Abstract. The use of GPU accelerators is becoming common in HPC platforms due to the their effective performance and energy efficiency. In addition, new generations of multicore processors are being designed with wider vector units and/or larger hardware thread counts, also contributing to the peak performance of the whole system. Although current directive-based paradigms, such as OpenMP or OpenACC, support both accelerators and multicore-based hosts, they do not provide an effective and efficient way to concurrently use them, usually resulting in accelerated programs in which the potential computational performance of the host is not exploited. In this paper we propose an extension to the OpenMP 4.5 directive-based programming model to support the specification and execution of multiple instances of task regions on different devices (i.e. accelerators in conjunction with the vector and heavily multithreaded capabilities in multicore processors). The compiler is responsible for the generation of device-specific code for each device kind, delegating to the runtime system the dynamic schedule of the tasks to the available devices. The new proposed clause conveys useful insight to guide the scheduler while keeping a clean, abstract and machine independent programmer interface. The potential of the proposal is analyzed in a prototype implementation in the OmpSs compiler and runtime infrastructure. Performance evaluation is done using three kernels (N-Body, tiled matrix multiply and Stream) on different GPU-capable systems based on ARM, Intel x86 and IBM Power8. From the evaluation we observe speed-ups in the 8-20% range compared to versions in which only the GPU is used, reaching 96% of the additional peak performance thanks to the reduction of data transfers and the benefits introduced by the OmpSs NUMA-aware scheduler.

### 1 Introduction

The use of accelerators has been gaining popularity in the last years due to their higher peak performance per watt ratio when compared to multicorebased multi-processors. A remarkable increase in the number of systems based on Nvidia and AMD GPUs and Xeon Phi co-processors can be observed in the Top500 supercomputers list. Besides, with the introduction of new ARM-based heterogeneous architectures, i.e. sockets that incorporate both general-purpose cores and specialized co-processors like GPUs, the potential applicability of these architectures seems evident in all forms of computing.

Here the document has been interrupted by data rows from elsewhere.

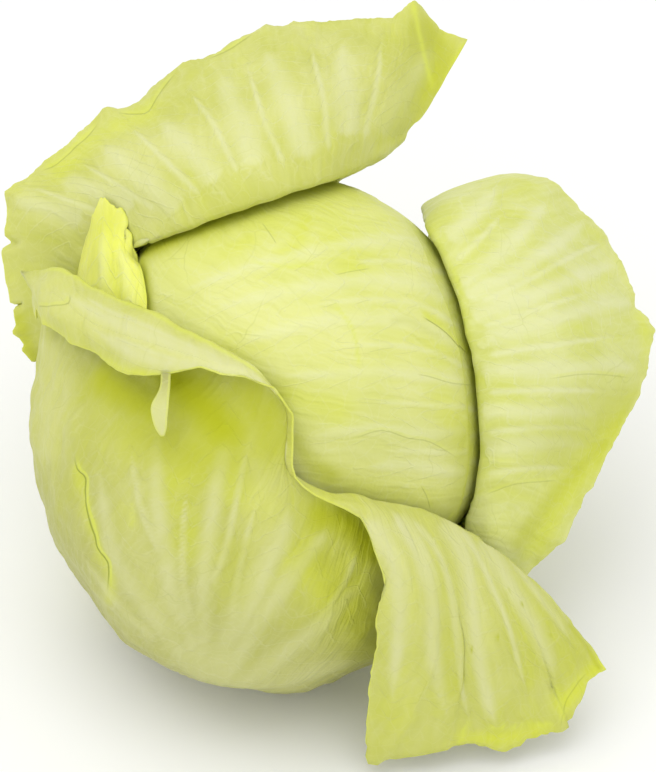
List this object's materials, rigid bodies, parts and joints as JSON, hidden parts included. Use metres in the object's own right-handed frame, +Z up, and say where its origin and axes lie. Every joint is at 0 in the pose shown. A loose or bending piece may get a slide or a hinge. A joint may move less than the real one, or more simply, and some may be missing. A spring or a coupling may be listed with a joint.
{
  "type": "green cabbage",
  "caption": "Loose-leaved green cabbage lying on its side, with a round pale head, peeled outer leaves folded back from it and a short cut stem.",
  "frame": {"origin": "middle of the small flat spot under the back leaf that the cabbage rests on", "axes": "+Z up from the table, +X to the right and +Y away from the viewer in the picture's view; the plant's own axis leans back and to the right"},
  "size_m": [0.274, 0.2538, 0.2226],
  "materials": {
    "head": "waxy, satin",
    "stem": "fibrous, matt",
    "wrapper_leaf": "waxy, satin",
    "leaf_left_inner": "waxy, satin",
    "leaf_right": "waxy, satin",
    "leaf_back": "waxy, satin",
    "leaf_front": "waxy, satin"
  },
  "bodies": {
    "root": {"head": "head", "stem": "stem", "wrapper_leaf": "wrapper_leaf", "leaf_left_inner": "leaf_left_inner", "leaf_right": "leaf_right", "leaf_back": "leaf_back", "leaf_front": "leaf_front"}
  },
  "joints": []
}
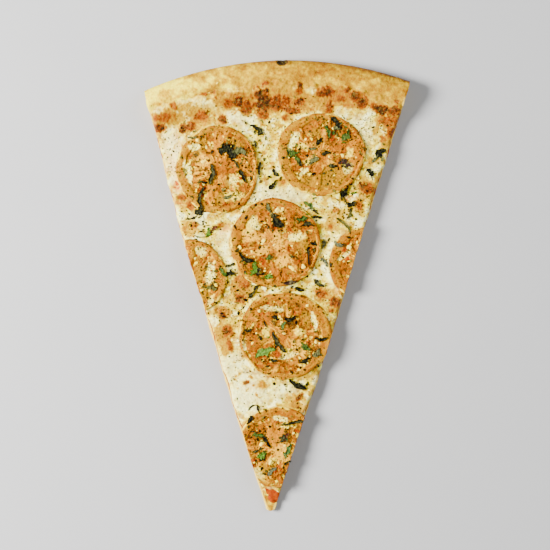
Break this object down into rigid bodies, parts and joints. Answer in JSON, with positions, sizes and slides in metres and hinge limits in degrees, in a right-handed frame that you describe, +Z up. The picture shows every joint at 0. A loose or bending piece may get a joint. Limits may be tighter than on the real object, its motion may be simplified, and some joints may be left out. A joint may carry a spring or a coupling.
{
  "type": "pizza slice",
  "caption": "Long thin-crust pizza slice with a rounded rim, tomato sauce, melted cheese and baked tomato rounds, cut to a blunt tip.",
  "frame": {"origin": "centre of the bounding box, on the flat underside", "axes": "+Z up from the underside, +Y from the tip towards the rim, +X to the right when the rim is away from the viewer"},
  "size_m": [0.1354, 0.2292, 0.0141],
  "materials": {
    "dough": "dry baked bread crust, pale gold with browner bumps",
    "sauce": "moist cooked tomato sauce",
    "cheese": "melted cheese, cream coloured with browned patches, slightly oily",
    "tomato": "moist baked tomato flesh with a thin tight skin",
    "herbs": "dried and wilted leaf pieces",
    "crumbs": "small grated cheese crumbs and seeds"
  },
  "bodies": {
    "root": {"dough": "dough", "sauce": "sauce", "cheese": "cheese", "tomato_upper_left": "tomato", "tomato_upper_right": "tomato", "tomato_centre": "tomato", "tomato_lower": "tomato", "tomato_left_edge": "tomato", "tomato_right_edge": "tomato", "tomato_tip": "tomato"}
  },
  "joints": []
}
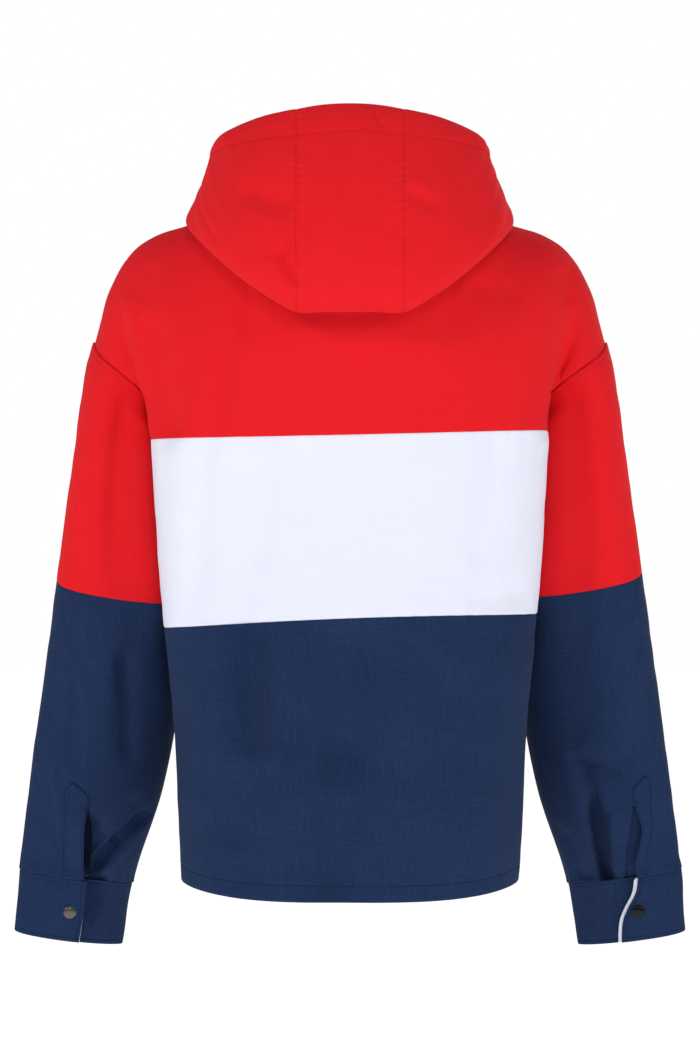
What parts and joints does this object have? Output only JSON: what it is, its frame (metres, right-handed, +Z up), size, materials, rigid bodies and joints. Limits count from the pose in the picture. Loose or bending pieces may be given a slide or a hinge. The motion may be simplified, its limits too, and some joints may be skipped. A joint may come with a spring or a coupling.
{
  "type": "windbreaker jacket",
  "caption": "Hooded hip-length windbreaker jacket in red, white and navy blocks, kept in its worn form with sleeves down and hood back; covers the upper body.",
  "frame": {"origin": "middle of the neck opening, level with the neck ends of the shoulder seams", "axes": "+Z up along the wearer's spine, +Y towards the wearer's front, +X towards the wearer's right"},
  "size_m": [0.6776, 0.3014, 0.8346],
  "materials": {
    "red_cloth": "matt woven",
    "white_cloth": "matt woven",
    "navy_cloth": "matt woven",
    "snap_metal": "dark satin gunmetal"
  },
  "bodies": {
    "root": {"back_yoke": "red_cloth", "back_band": "white_cloth", "back_lower": "navy_cloth", "front_yoke_right": "red_cloth", "front_yoke_left": "red_cloth", "front_band_right": "white_cloth", "front_band_left": "white_cloth", "front_lower_right": "navy_cloth", "front_lower_left": "navy_cloth", "sleeve_upper_right": "red_cloth", "sleeve_upper_left": "red_cloth", "sleeve_lower_right": "navy_cloth", "sleeve_lower_left": "navy_cloth", "placket_right": "navy_cloth", "placket_left": "navy_cloth", "binding_right": "navy_cloth", "binding_left": "navy_cloth", "cuff_right": "navy_cloth", "cuff_left": "navy_cloth", "cuff_facing_right": "white_cloth", "cuff_facing_left": "white_cloth", "snap_cuff_right": "snap_metal", "snap_cuff_left": "snap_metal", "hood_right": "red_cloth", "hood_left": "red_cloth", "hood_centre": "red_cloth", "snap_front_1": "snap_metal", "snap_front_2": "snap_metal", "snap_front_3": "snap_metal", "snap_front_4": "snap_metal", "snap_front_5": "snap_metal", "snap_front_6": "snap_metal"}
  },
  "joints": []
}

The programmability wall already risen by multicore architectures is even higher when heterogeneity needs to be considered. Programmers have to deal with different programming models, such as OpenMP [2], CUDA [8] or OpenCL [4], different vector intrinsics and use them with device specific optimization strategies, incurring portability and productivity issues. In addition the programmer may need to manage multiple memory address spaces and maintain their consistent view when necessary.

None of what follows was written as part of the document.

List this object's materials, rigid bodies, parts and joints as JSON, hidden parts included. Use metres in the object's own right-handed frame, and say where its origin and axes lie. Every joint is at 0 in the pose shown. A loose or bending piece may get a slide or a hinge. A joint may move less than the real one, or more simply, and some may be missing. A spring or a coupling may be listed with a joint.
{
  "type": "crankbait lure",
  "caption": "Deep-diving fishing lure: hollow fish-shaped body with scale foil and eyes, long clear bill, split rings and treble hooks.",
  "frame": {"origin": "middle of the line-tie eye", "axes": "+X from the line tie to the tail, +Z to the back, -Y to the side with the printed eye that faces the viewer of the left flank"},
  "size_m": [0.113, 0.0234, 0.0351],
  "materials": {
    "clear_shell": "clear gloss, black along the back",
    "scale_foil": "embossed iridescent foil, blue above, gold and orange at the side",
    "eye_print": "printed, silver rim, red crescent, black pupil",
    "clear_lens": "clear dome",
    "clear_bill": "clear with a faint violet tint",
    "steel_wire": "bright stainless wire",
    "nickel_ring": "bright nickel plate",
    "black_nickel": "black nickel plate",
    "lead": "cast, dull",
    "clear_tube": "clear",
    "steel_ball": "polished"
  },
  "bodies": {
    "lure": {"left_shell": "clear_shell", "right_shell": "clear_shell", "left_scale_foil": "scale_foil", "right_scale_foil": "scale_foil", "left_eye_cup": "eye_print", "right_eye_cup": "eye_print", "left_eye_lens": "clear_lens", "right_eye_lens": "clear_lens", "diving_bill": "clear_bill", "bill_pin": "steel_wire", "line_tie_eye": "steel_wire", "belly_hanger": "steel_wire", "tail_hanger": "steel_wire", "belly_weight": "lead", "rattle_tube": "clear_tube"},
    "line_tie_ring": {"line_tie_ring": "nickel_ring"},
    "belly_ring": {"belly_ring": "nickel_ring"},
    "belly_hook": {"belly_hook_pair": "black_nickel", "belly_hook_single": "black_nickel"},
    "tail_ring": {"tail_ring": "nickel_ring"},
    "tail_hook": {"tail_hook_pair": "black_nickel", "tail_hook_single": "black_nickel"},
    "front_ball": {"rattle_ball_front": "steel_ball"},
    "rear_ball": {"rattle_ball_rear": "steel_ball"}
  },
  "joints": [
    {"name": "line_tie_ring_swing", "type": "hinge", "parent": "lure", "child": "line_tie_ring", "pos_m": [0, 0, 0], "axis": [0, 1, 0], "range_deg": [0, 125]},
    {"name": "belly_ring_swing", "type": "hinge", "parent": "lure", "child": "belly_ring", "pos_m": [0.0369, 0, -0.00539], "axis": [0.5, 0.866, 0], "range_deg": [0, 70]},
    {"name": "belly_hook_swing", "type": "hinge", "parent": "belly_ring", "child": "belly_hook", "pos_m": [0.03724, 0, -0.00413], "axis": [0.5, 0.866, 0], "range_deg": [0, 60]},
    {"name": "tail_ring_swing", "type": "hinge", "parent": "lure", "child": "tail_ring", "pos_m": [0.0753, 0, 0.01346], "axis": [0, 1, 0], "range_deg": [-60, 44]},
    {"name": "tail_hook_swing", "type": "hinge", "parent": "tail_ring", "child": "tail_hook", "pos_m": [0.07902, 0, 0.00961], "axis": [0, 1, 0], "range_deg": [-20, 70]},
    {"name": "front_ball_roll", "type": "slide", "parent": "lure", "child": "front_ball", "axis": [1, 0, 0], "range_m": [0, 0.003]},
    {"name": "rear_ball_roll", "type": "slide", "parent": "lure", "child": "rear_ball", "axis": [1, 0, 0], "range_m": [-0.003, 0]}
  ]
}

Existing directive-based programming models [9, 2] and their commercial or research implementations [5, 3] and variants [6, 10] attempt to lower the programmability wall by addressing some of these challenges. Nevertheless, all these proposals do not support offloaded task regions to be concurrently executed by multiple target devices (cores and accelerators) since the annotation of the same code-block for these different targets is not standard. Programmer has to manually transform the code, write multiple versions of these code-blocks and inject code to statically/dynamically offload them to the available devices. Usually this results in small performance benefits that do not compensate the programming effort devoted. This and the explicit management of data sharing over usually low bandwidth interfaces in discrete systems is favouring a programming style in which the bulk of the computation is performed on the accelerators and the general-purpose cores are just used to configure and manage the accelerators, remaining unused most of the time.

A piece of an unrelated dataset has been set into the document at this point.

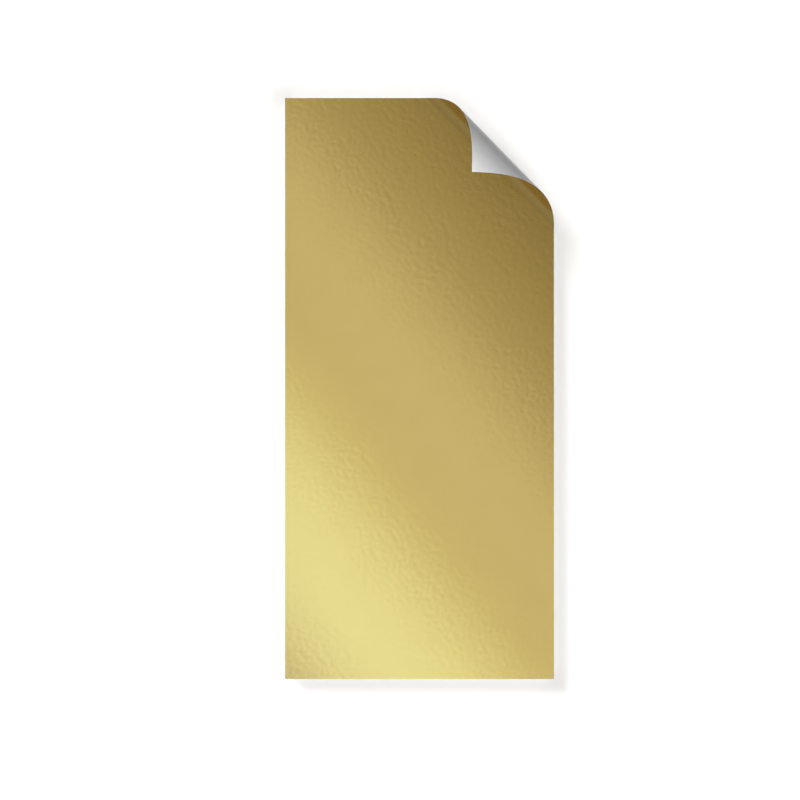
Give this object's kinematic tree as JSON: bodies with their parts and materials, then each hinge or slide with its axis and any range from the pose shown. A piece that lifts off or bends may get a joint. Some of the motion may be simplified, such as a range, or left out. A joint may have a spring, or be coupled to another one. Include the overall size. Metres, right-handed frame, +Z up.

This paper contributes with an extension to the OpenMP 4.5 directive-based programming model to support multiple target device code generation and offloading. The proposal is partly inspired in the current device\_type clause in OpenACC 2.5, the current capabilities of the OmpSs programming model and the internal discussions in the OpenMP accelerator model committee. The proposal has been included in the MACC [10] compiler, a research compiler for the accelerator model in the OmpSs programming model, and the new features in its runtime system to dynamically schedule tasks to all devices available in the system. In particular we propose new semantics to the already existing device clause, we adopt the conditional if\_device construct to specify different thread hierarchies and clauses for different devices<sup>4</sup>, and to add a new hint-to-theruntime resources clause. The complete proposal allows the programmer to annotate offloadable task region for multiple different target devices, considering as devices both host cores as well as accelerators, and gives hints to the runtime system to appropriately schedule multiple instances of the task to the available devices, trying to balance the load assigned to them and taking into account data locality.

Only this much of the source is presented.